I’m writing this from the upstairs living room because the power is out, again. I swear, this COVID crisis is like a video game, and every week we survive, there’s just another level with a new challenge. And this week’s challenge was “Being forced to stay home with no power.” To those of you with children, I can only hope you had some extra lives saved up from the previous challenge weeks so you could make it through.

It could be worse: it is Daylight Savings Time, and I have big picture windows, so the natural light is working well. And luckily, I live near someone with a Generac, so I was able to microwave my dinner. Please note: I said “Generac” person, not “Generator” person, because there is a difference. Generator people will happily dig out a dirty, portable gas generator from the back of their storage shed, heft it onto a Radio Flyer wagon or something like it, get their house juiced up, then head down the road with generator in tow like the Electric Fairy, charging up their neighbor’s fridges, deep freezes, and what have you.

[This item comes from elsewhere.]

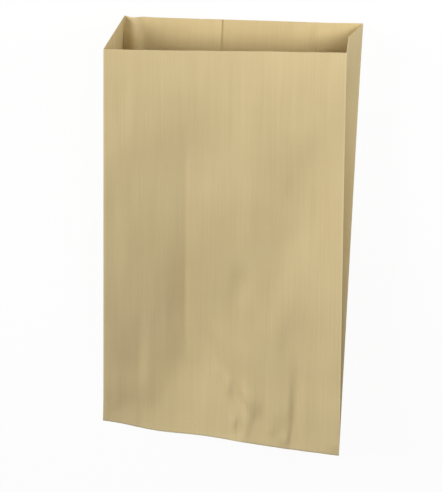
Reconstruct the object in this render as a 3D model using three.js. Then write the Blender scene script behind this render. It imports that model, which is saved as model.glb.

Generac people will certainly offer you the opportunity to use their microwave, wash machine, and get refreshed in their working AC in the summer, but you have to first suffer through their superior “Oh, is the electric off again? I hadn’t even noticed!” Yeah, we get it: in 13 seconds, your house lights up again like a night game at Mountaineer Stadium and the only way you know there’s a problem down in the Valley of Darkness is when the serfs come up on Mount Lights- On looking to warm up their frozen Lean Cuisines.

I say all that with love, because I remember vividly the times before my parents became Generac people. Remember the blizzard of 1993? At one point, my family had been out of electricity for so long, I used to answer roll call in sixth grade homeroom with “Here, and no, the electric isn’t on yet,” because I was the last kid whose electric came back. There’s not been a blizzard where the power didn’t go out in the Hollow, and they always end with me swearing up and down that this will be the year I get my emergency stash of flashlights in order. Checked my stash today: once again, I have only one flashlight and a whole lot of regret.

Now on one hand, I know living without electric for that long can stir that part of the human soul that connects us with our caveman forefathers and that sense of survival. You do feel accomplished when you start a fire from relatively nothing, or when you figure out clever ways to cook dinner with no heat. And even the Generac occasionally goes out, and nothing makes me feel more accomplished than figuring out the manual re-start mode after standing knee-deep in snow on the steep side of the hill while my dogs “helpfully” jump all over me, causing me to lose the tiny key to the Generac cover in the snowdrifts, and my temper, all at the same time.

And from that perspective, West Virginia, which seems to suffer power outages with a frequency which boggles the mind, has probably been more prepared for quarantine life than any other state, given that not a year goes by that our citizens don’t spend at least a few hours in the dark. Who better to understand how to entertain ourselves with nothing, to create meals from nothing, and to come out on the other side a little bruised and battered, but still smiling? We could be offering master classes to the other states in how to hunker down and power through the worst that COVID (or, AEP/ Mon Power) can throw at us.

So take heart, Jackson County, as we enter Week Seven of COVID quarantine, that we who have survived weeks-long power outages in the oppressive heat of July, in the bitter cold of winter, and (as seems to be the case in Southern JCO), whenever the wind barely puffs the wrong pole, we will survive a quarantine at home for however many weeks longer it needs to be. We won’t like it, but when it’s all over, it will stir that part of us that finds satisfaction in remembering how to survive, as so many of our people did, and still do, living in these West Virginia hills.

But in the interest of total honesty: I would totally give up that satisfied feeling in a heartbeat in exchange for a Generac at my house. “Satisfaction” is a great feeling, but nothing feels better than knowing you have a working air conditioner in August and consistent heat in January. And I can survive a lot better if I’m not relying on my one flashlight and questionable battery supply to get me through to tomorrow.